ABSTRACT

Introduction Virtually every summer Olympics since 1972 has either experienced terrorist attacks or else has been the target for terrorist plots. The terrorist groups behind these plots and attacks have come from a wide range of backgrounds, with different ideologies, different aims and different histories. As already highlighted in Chapter 1 in this volume, the Olympics have been targeted by a range of nationalist separatist groups, Christian fundamentalists, Islamist extremists, militant Marxists and others. The organisations themselves have varied from fringe groups with only a handful of people involved to movements with hundreds if not thousands of active members and budgets which can run into tens of millions of pounds. States, too, have not been above targeting the Games for violence. The one thing that all of these different groups have in common is that they judged the Olympics to be an attractive and appropriate target for violence.

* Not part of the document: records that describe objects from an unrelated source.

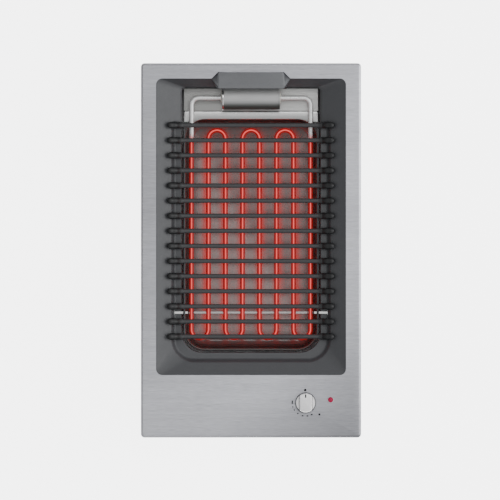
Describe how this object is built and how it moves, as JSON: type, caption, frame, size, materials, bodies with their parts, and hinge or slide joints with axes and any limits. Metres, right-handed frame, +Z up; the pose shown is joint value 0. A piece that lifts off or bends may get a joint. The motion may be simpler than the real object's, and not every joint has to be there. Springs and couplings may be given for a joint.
{
  "type": "built-in electric barbecue grill",
  "caption": "Drop-in worktop grill: steel plate, dished rod grate over a tilting serpentine heater, lift-out drip pan, one rotary control.",
  "frame": {"origin": "middle of the underside of the casing, below the middle of the worktop plate", "axes": "+X to the right of somebody standing at the knob, +Y towards the back, +Z up"},
  "size_m": [0.3, 0.51, 0.1211],
  "materials": {
    "brushed steel": "fine straight brushing",
    "polished steel": "bright drawn sheet",
    "satin steel": "satin",
    "dark enamel": "smooth satin enamel",
    "grate enamel": "satin enamel",
    "zinc sheet": "zinc-coated sheet steel",
    "aluminised sheet": "aluminised sheet steel",
    "heater sheath": "oxidised alloy tube, glowing red between its cold ends",
    "spring steel": "blued strip",
    "zinc fasteners": "zinc plated",
    "satin metal": "satin die casting",
    "ceramic": "unglazed steatite",
    "dark phenolic": "moulded",
    "white nylon": "moulded",
    "black nylon": "moulded",
    "grey foam": "closed-cell strip",
    "black rubber": "moulded",
    "red lens": "clear moulded",
    "silicone sleeve": "heat-proof sleeve"
  },
  "bodies": {
    "unit": {"worktop_plate": "brushed steel", "housing_cap_left": "polished steel", "rear_shelf": "satin steel", "housing_saddle": "satin steel", "terminal_housing": "satin steel", "housing_cap_right": "satin steel", "well_surround": "dark enamel", "well_hood": "dark enamel", "outer_casing": "zinc sheet", "bay_rail_left": "zinc sheet", "bay_rail_right": "zinc sheet", "heat_shield": "zinc sheet", "regulator_bracket": "zinc sheet", "pan_bay": "aluminised sheet", "worktop_clip_1": "spring steel", "worktop_clip_2": "spring steel", "worktop_clip_3": "spring steel", "worktop_clip_4": "spring steel", "regulator_nut": "zinc fasteners", "surround_nut_1": "zinc fasteners", "surround_nut_2": "zinc fasteners", "surround_nut_3": "zinc fasteners", "surround_nut_4": "zinc fasteners", "casing_screw_1": "zinc fasteners", "casing_screw_2": "zinc fasteners", "casing_screw_3": "zinc fasteners", "casing_screw_4": "zinc fasteners", "clip_screw_1": "zinc fasteners", "clip_screw_2": "zinc fasteners", "clip_screw_3": "zinc fasteners", "clip_screw_4": "zinc fasteners", "pivot_bush_left": "ceramic", "pivot_bush_right": "ceramic", "energy_regulator": "dark phenolic", "thermal_cutout": "dark phenolic", "mains_terminal_block": "white nylon", "pilot_lamp_holder": "black nylon", "cable_inlet": "black nylon", "inlet_nut": "black nylon", "rim_seal": "grey foam", "knob_seal": "black rubber", "pilot_lamp_lens": "red lens", "heater_lead": "silicone sleeve", "regulator_lead": "silicone sleeve"},
    "grate": {"cooking_grate": "grate enamel"},
    "heater": {"heating_element": "heater sheath", "heater_support_bar": "polished steel", "terminal_pin_left": "zinc fasteners", "terminal_pin_right": "zinc fasteners", "terminal_insulator_left": "ceramic", "terminal_insulator_right": "ceramic"},
    "pan": {"drip_pan": "polished steel"},
    "knob": {"control_knob": "satin metal", "knob_shaft": "zinc fasteners"}
  },
  "joints": [
    {"name": "grate_lift", "type": "slide", "parent": "unit", "child": "grate", "axis": [0, 0, 1], "range_m": [0, 0.545]},
    {"name": "heater_tilt", "type": "hinge", "parent": "unit", "child": "heater", "pos_m": [0, 0.2082, 0.0731], "axis": [-1, 0, 0], "range_deg": [0, 90]},
    {"name": "pan_lift", "type": "slide", "parent": "unit", "child": "pan", "axis": [0, 0, 1], "range_m": [0, 0.0596]},
    {"name": "knob_turn", "type": "hinge", "parent": "unit", "child": "knob", "pos_m": [0.0743, -0.2074, 0.1011], "axis": [0, 0, 1], "range_deg": [0, 230]}
  ],
  "couplings": [
    {"joint": "heater_tilt", "follows": "grate_lift", "rad_per_m": 2.88},
    {"joint": "pan_lift", "follows": "grate_lift", "ratio": 0.109}
  ]
}
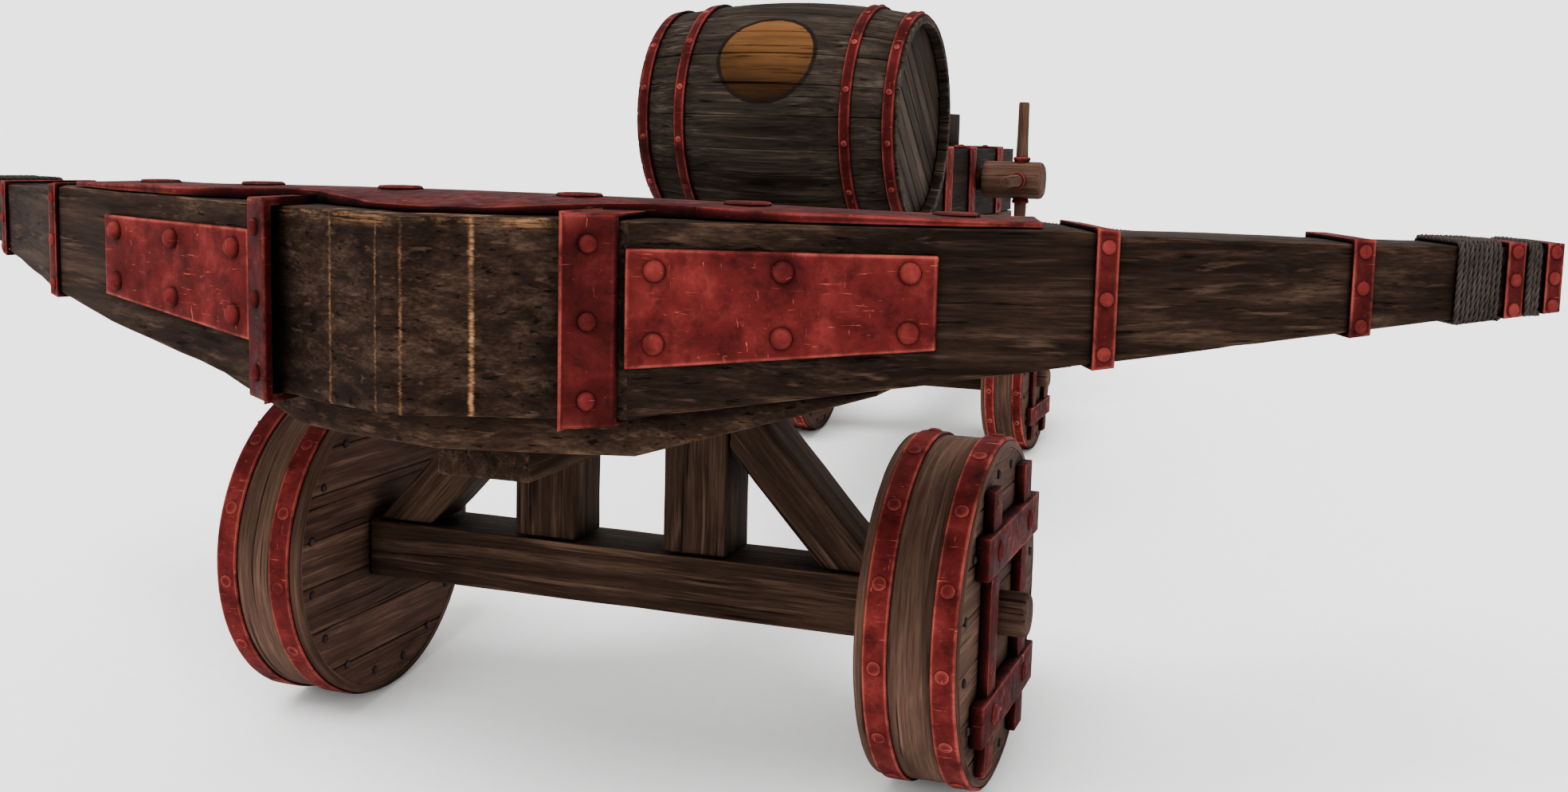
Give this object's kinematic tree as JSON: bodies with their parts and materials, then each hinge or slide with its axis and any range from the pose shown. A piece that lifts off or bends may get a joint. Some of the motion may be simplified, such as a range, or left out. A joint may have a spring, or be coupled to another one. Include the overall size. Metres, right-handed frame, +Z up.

Despite their different ideologies and different objectives, all of these groups made a decision that the Olympics was the right target for them. It would be naive in the extreme to assume that no group will be interested in attacking future Olympics – or other major sporting events – when so many groups have shown both the willingness and the capability to do just that in the past 40 years. Why such a wide variety of groups continuously target the Olympics is one of the focuses of this chapter. It examines terrorist target selection in detail, shedding light on how and why terrorist groups select some targets and ignore others. It will also explore how states attempt to block and deter terrorist attacks and how the terrorist groups themselves react to these efforts.